Encouraging Return Visits with Smart Features

No matter how good a dashboard is, people need a reason to return. Notifications, triggers, and automation can elevate dashboards from passive displays of data to interactive control panels that command attention.

Here are a few ways to draw users back in:

  • Real-time alerts: Trigger email or in-app notifications when key metrics hit thresholds.
  • Scheduled reports: Let users schedule periodic reports or Weekly Digests via email based on their dashboard data.
  • Progress indicators: Gamify data monitoring by showing trends toward goals or KPIs.

By proactively re-engaging the user—at just the right time—you turn the dashboard from a static panel into a dynamic decision-making tool.

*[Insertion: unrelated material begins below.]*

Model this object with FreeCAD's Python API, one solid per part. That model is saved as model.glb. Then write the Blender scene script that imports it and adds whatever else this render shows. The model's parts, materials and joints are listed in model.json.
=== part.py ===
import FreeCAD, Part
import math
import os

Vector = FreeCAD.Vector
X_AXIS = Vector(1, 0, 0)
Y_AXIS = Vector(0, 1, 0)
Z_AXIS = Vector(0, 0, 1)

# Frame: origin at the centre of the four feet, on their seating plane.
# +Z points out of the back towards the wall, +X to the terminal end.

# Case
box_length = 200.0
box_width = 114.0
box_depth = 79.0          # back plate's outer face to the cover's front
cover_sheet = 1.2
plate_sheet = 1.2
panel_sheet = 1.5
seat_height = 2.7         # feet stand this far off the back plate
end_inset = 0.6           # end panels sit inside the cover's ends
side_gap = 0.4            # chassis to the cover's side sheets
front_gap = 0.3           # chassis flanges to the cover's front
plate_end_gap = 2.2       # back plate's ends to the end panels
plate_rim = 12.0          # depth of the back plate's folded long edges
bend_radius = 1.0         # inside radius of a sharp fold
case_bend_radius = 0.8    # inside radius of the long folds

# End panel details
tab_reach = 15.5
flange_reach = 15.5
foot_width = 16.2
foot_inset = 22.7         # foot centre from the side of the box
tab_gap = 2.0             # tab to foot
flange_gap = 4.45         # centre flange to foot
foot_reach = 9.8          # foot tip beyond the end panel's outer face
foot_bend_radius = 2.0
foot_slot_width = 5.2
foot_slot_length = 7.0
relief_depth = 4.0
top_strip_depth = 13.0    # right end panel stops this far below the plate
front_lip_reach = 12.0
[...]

Testing and Iterating Based on Feedback

No dashboard gets everything right out of the box. The dashboards people actually return to are those that continuously evolve based on user behavior and feedback. Treat your dashboard like a product, not a project. Use A/B testing, surveys, and heatmaps to gather qualitative and quantitative feedback.

Ask questions like:

  • Which widgets are interacted with most and least?
  • Are users finding the insights they need?
  • Does the dashboard help them make decisions faster?

Use tools like session replays or feature analytics to detect friction points. Iterate often. Remove unnecessary metrics. Refine visualizations. A dashboard that doesn’t adapt will eventually be abandoned.

Conclusion: A Dashboard Worth Revisiting

At their best, dashboards offer a window into real-time understanding, making complex information intuitively accessible. They inform. They empower. They drive decisions.

Designing a dashboard that people come back to requires more than good looks—it requires empathy and strategy. Understand your users, focus on clarity over complexity, and evolve continually. Add just the right touch of personalization and automation, and suddenly your dashboard isn’t just another feature—it’s the first thing people want to open each day.

Design not a dashboard they can use, but one they want to use. That’s the key to making dashboards people come back to.